Even when you know better, the mind has a way of tricking you into thinking a faster pace is possible. Running the first and second half of the race at the same pace—known as even splitting—will put you on track to run your goal time without falling apart the last few miles.
"Ultimately, finding and locking in the pace that is 'just right' from start to finish is the best approach," Forsman says.
To nail down that particular pace, look at everything from past race performances to times you've run in workouts. By running a couple of shorter races leading up to the marathon, you can plug your finishing times into a variety of online predictor calculators to get an idea of what is realistic for the marathon.
In general, the longer the lead-up race, the more accurate the marathon pace prediction will be. For instance, a half-marathon completed two months before the marathon will give you a better indication of what you should be shooting for than a 5K will.
"As we get closer to race day, I usually set up a few key long runs that are designed to be dress rehearsals," Forsman says. "This typically means a reasonable number of the miles logged during these runs at the desired pace."
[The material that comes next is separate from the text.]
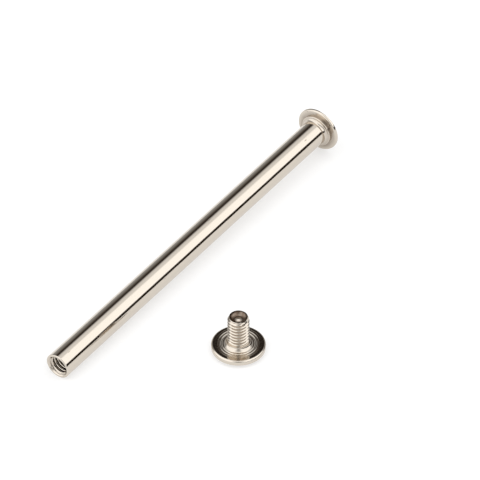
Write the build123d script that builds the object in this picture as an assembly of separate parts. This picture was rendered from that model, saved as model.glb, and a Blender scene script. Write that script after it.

Most runners who consider past races and workouts, can determine a useful pacing strategy to hit their goal times and finish strong.
Well-known coaches employ a number of strategies to help athletes internalize pace. For instance, in Hansons Marathon Method, the coaches of the Michigan-based Hansons-Brooks Distance Project prescribe weekly tempo runs that are run at marathon pace. Starting with tempo runs of 5 miles and progressing to 10 miles by the end of training, these workouts are designed to assist in pinpointing and internalizing race pace.
For instance, if you're half-way through training and can't execute an 8-mile tempo run at the pace you predicted from a shorter race, it may be time to step back and reassess whether you've chosen a pace that is too fast. While these runs are supposed to feel somewhat difficult, especially when combined with other weekly training sessions, you should finish feeling strong and in control. Once you've nailed down a pace that feels realistic, these runs assist in making that particular speed feel second-nature. Over weeks of executing these tempo runs at the proper pace, you'll hardly need to look at your watch.